RP sprinter runs as man and woman
RP sprinter runs as man and woman
MANILA (Reuter): A Filipino sprinter embroiled in a long-
running gender row has stumped the country's sports officials by
competing in provincial athletic meets as both a man and a woman.
The recent two races as man and woman by Nancy Navalta, billed
last year by Manila newspapers as Asia's next sprint champion,
has placed sports officials in a quandary after she qualified for
the National Games in April.
And if Navalta runs at least as fast in the women's 100-meter
at the national titles, the matter of gender will become an
Olympic issue.
The 18-year-old ran a hand-timed 11.42 seconds last week in
the 100m which would qualify her for the women's race at the
Atlanta Olympic Games which begin on July 19.

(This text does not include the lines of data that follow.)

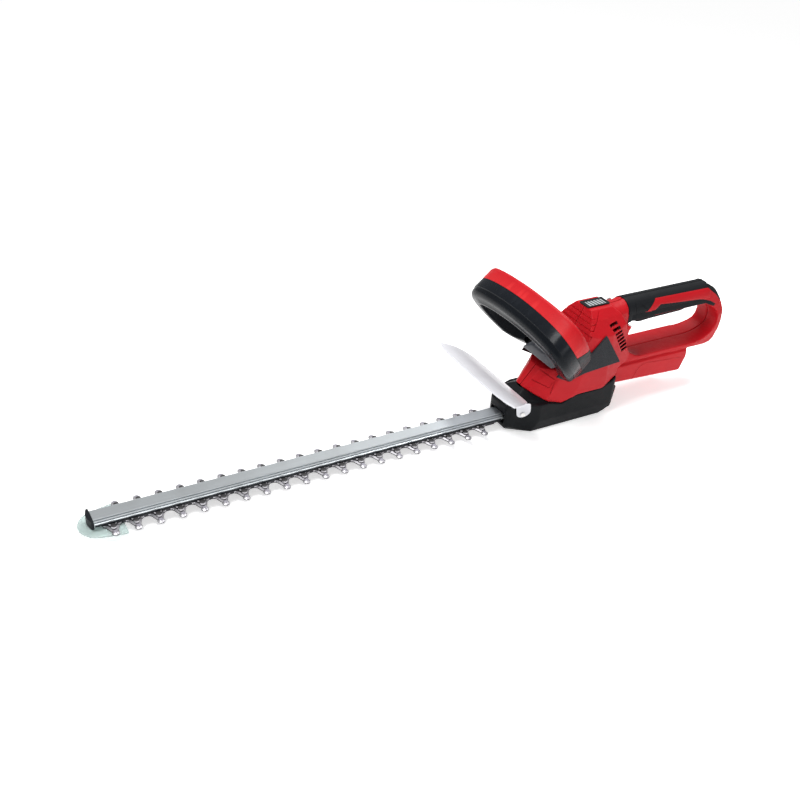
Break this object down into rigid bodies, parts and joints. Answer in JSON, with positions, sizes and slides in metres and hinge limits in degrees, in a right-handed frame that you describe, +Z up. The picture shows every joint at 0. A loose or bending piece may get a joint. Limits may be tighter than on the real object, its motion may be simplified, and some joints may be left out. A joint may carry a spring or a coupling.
{
  "type": "cordless hedge trimmer",
  "caption": "Hedge trimmer with a long double-sided reciprocating cutter bar, a leaning loop handle, a closed rear handle and a clear hand guard.",
  "frame": {"origin": "on the flat underside of the gear case's base cover, straight below the drive gear's axis", "axes": "+X along the cutter bar towards its tip, +Y to the tool's left, +Z up"},
  "size_m": [0.9409, 0.209, 0.203],
  "materials": {
    "red_plastic": "fine-grained satin",
    "black_plastic": "fine-grained satin",
    "soft_grip": "soft matt overmould",
    "grey_plastic": "satin",
    "clear_plastic": "clear, slightly hazy plastic",
    "blade_steel": "ground",
    "aluminium": "satin",
    "zinc_steel": "zinc plated",
    "copper": "copper, lacquered",
    "circuit_board": "solder resist"
  },
  "bodies": {
    "housing": {"left_housing": "red_plastic", "right_housing": "red_plastic", "left_side_panel": "black_plastic", "right_side_panel": "black_plastic", "left_grip": "soft_grip", "right_grip": "soft_grip", "gear_case": "black_plastic", "base_cover": "black_plastic", "gearbox_bracket": "aluminium", "front_handle_cover": "black_plastic", "front_handle_frame": "red_plastic", "hand_guard": "clear_plastic", "guard_screw_left": "zinc_steel", "guard_screw_right": "zinc_steel", "housing_screw_1": "zinc_steel", "housing_screw_2": "zinc_steel", "housing_screw_3": "zinc_steel", "housing_screw_4": "zinc_steel", "housing_screw_5": "zinc_steel", "guide_bar": "aluminium", "bar_bolt_1": "zinc_steel", "bar_bolt_2": "zinc_steel", "bar_bolt_3": "zinc_steel", "bar_bolt_4": "zinc_steel", "bar_bolt_5": "zinc_steel", "bar_end_cap": "black_plastic", "tip_guard": "clear_plastic", "tip_screw": "zinc_steel", "upper_bearing": "blade_steel", "lower_bearing": "blade_steel", "base_screw_1": "zinc_steel", "base_screw_2": "zinc_steel", "base_screw_3": "zinc_steel", "base_screw_4": "zinc_steel", "motor_can": "zinc_steel", "motor_magnet_left": "grey_plastic", "motor_magnet_right": "grey_plastic", "motor_end_bell": "black_plastic", "controller_board": "circuit_board", "battery_terminal_block": "black_plastic", "battery_terminal_left": "copper", "battery_terminal_right": "copper", "indicator_frame": "black_plastic", "indicator_window": "clear_plastic", "trigger_pin": "zinc_steel", "trigger_spring": "zinc_steel", "rear_switch": "black_plastic", "front_lever_pin": "zinc_steel", "front_lever_spring": "zinc_steel", "front_switch": "black_plastic"},
    "drive": {"drive_gear": "zinc_steel", "gear_shaft": "blade_steel"},
    "rotor": {"motor_rotor": "copper", "pinion": "blade_steel", "cooling_fan": "black_plastic"},
    "upper_blade": {"upper_blade": "blade_steel"},
    "lower_blade": {"lower_blade": "blade_steel"},
    "rear_trigger": {"trigger": "black_plastic"},
    "front_lever": {"front_switch_lever": "grey_plastic"}
  },
  "joints": [
    {"name": "gear_turn", "type": "hinge", "parent": "housing", "child": "drive", "pos_m": [0, 0, 0.02], "axis": [0, 0, 1], "range_deg": [-90, 90]},
    {"name": "rotor_turn", "type": "hinge", "parent": "housing", "child": "rotor", "pos_m": [-0.0324, 0, 0.06], "axis": [0, 0, 1], "range_deg": [-450.5, 450.5]},
    {"name": "upper_slide", "type": "slide", "parent": "housing", "child": "upper_blade", "axis": [1, 0, 0], "range_m": [-0.0066, 0.0066]},
    {"name": "lower_slide", "type": "slide", "parent": "housing", "child": "lower_blade", "axis": [1, 0, 0], "range_m": [-0.0066, 0.0066]},
    {"name": "trigger_pivot", "type": "hinge", "parent": "housing", "child": "rear_trigger", "pos_m": [-0.124, 0, 0.131], "axis": [0, 1, 0], "range_deg": [0, 5], "stiffness_Nm_per_rad": 1.2, "springref_deg": -14.32, "deforming": ["trigger_spring"]},
    {"name": "front_lever_pivot", "type": "hinge", "parent": "housing", "child": "front_lever", "pos_m": [0.002, 0, 0.1], "axis": [0, 1, 0], "range_deg": [0, 4], "stiffness_Nm_per_rad": 1.2, "springref_deg": -14.32, "deforming": ["front_lever_spring"]}
  ],
  "couplings": [
    {"joint": "rotor_turn", "follows": "gear_turn", "ratio": -5},
    {"joint": "upper_slide", "follows": "gear_turn", "m_per_rad": 0.004138},
    {"joint": "lower_slide", "follows": "gear_turn", "m_per_rad": -0.004138}
  ]
}
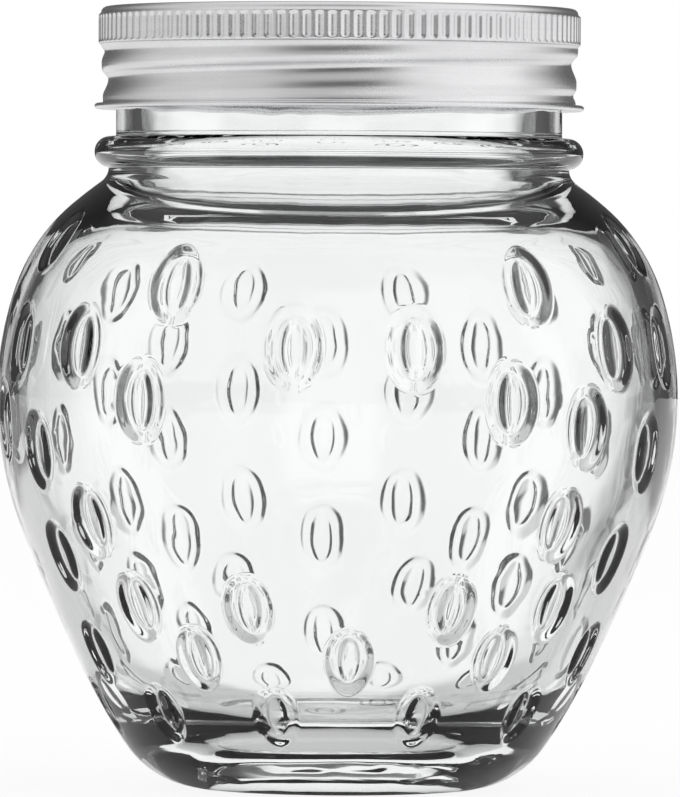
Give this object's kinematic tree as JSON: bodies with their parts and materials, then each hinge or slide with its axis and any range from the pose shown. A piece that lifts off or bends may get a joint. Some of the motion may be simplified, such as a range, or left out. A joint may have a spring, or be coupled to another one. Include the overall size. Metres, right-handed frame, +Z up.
{
  "type": "preserving jar",
  "caption": "Clear glass preserving jar shaped like a strawberry, with raised seeds in oval dimples, a collared neck and a two-piece metal screw lid.",
  "frame": {"origin": "middle of the base, on the surface the jar stands on", "axes": "+Z up through the mouth, -Y towards the front of the jar, +X to the right"},
  "size_m": [0.105, 0.105, 0.12],
  "materials": {
    "jar": "clear pressed glass, smooth and bright",
    "seal_ring": "soft pale sealing compound",
    "lid_disc": "satin tinned steel",
    "screw_band": "satin silver metal, fluted grip"
  },
  "bodies": {
    "root": {"jar": "jar", "seal_ring": "seal_ring", "lid_disc": "lid_disc", "screw_band": "screw_band"}
  },
  "joints": []
}
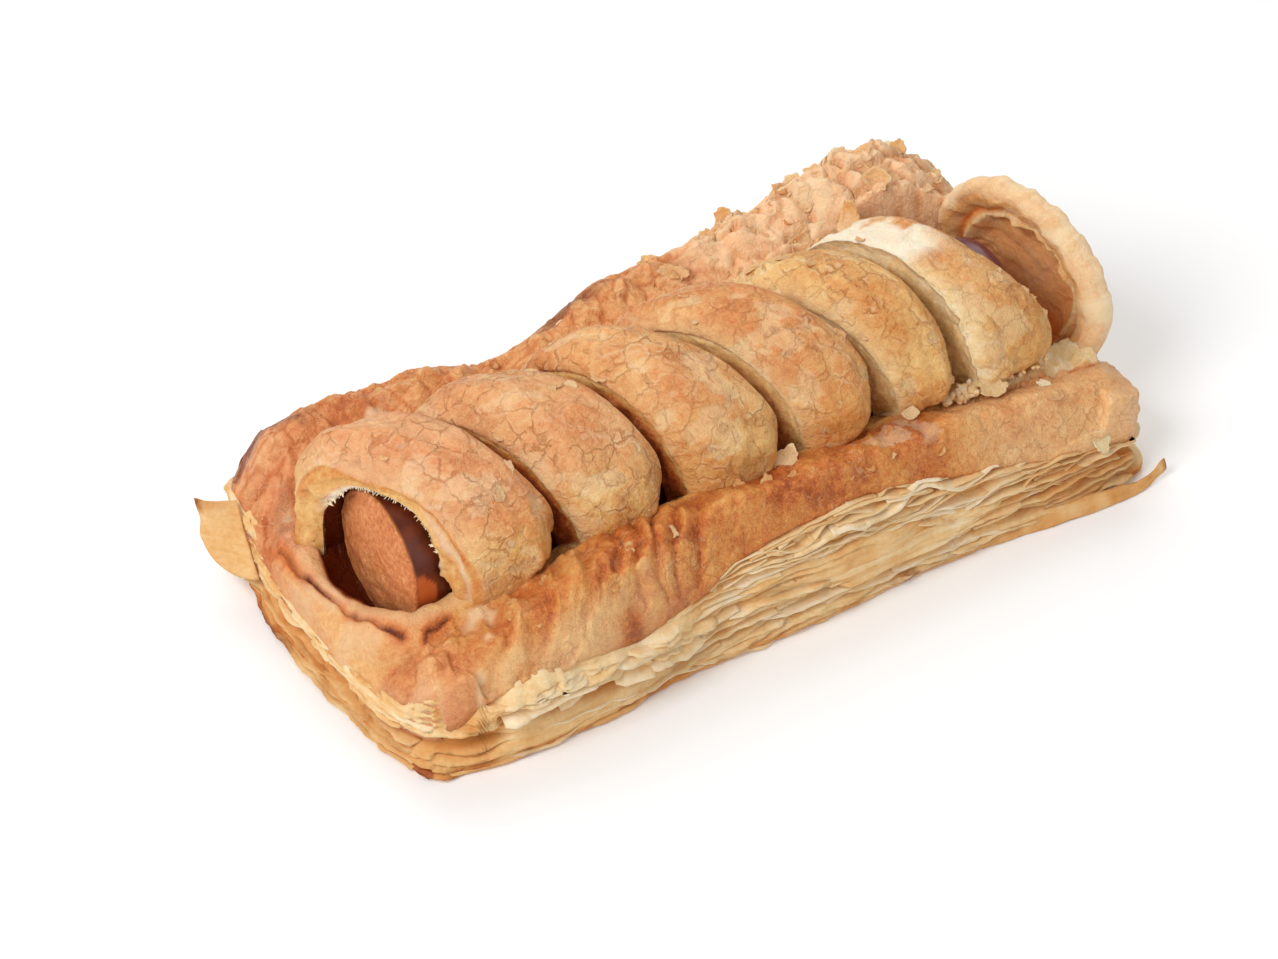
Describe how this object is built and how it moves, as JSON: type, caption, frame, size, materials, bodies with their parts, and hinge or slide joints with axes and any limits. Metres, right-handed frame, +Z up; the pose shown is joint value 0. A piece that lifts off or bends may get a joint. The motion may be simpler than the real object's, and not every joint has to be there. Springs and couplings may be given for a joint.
{
  "type": "sausage roll",
  "caption": "Baked sausage roll: a whole sausage in a risen puff pastry case with slanted slits across its domed top, open at one end and hooded at the other.",
  "frame": {"origin": "under the middle of the roll's own box, on the surface it rests on", "axes": "+Z up; +X along the sausage, from its cut end towards the hooded end; -Y towards the near long side"},
  "size_m": [0.16, 0.0764, 0.0458],
  "materials": {
    "pastry": "baked puff pastry, egg glazed on top and bare and flaky on the walls",
    "sausage": "smoked sausage with a dark glossy casing and a paler cut end"
  },
  "bodies": {
    "root": {"pastry": "pastry", "sausage": "sausage"}
  },
  "joints": []
}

International Amateur Athletics Federation rules state if a
female clocks 11.44 seconds or better and wins her national
championship she qualifies.
Navalta, who hails from a poor region in the northern
Philippines, won the 100m and 200m women's races at a local
athletics contest last week in Pangasinan province and finished
fourth in the men's 100m a few weeks ago. In the 200m Navalta
clocked 24.05 seconds.
"I don't think she would allowed to take part (in the national
games) because a lot of protests would be fielded against her,"
Go Teng Kok, president of the Philippine Amateur Track and Field
Association (PATAFA), told Reuters yesterday.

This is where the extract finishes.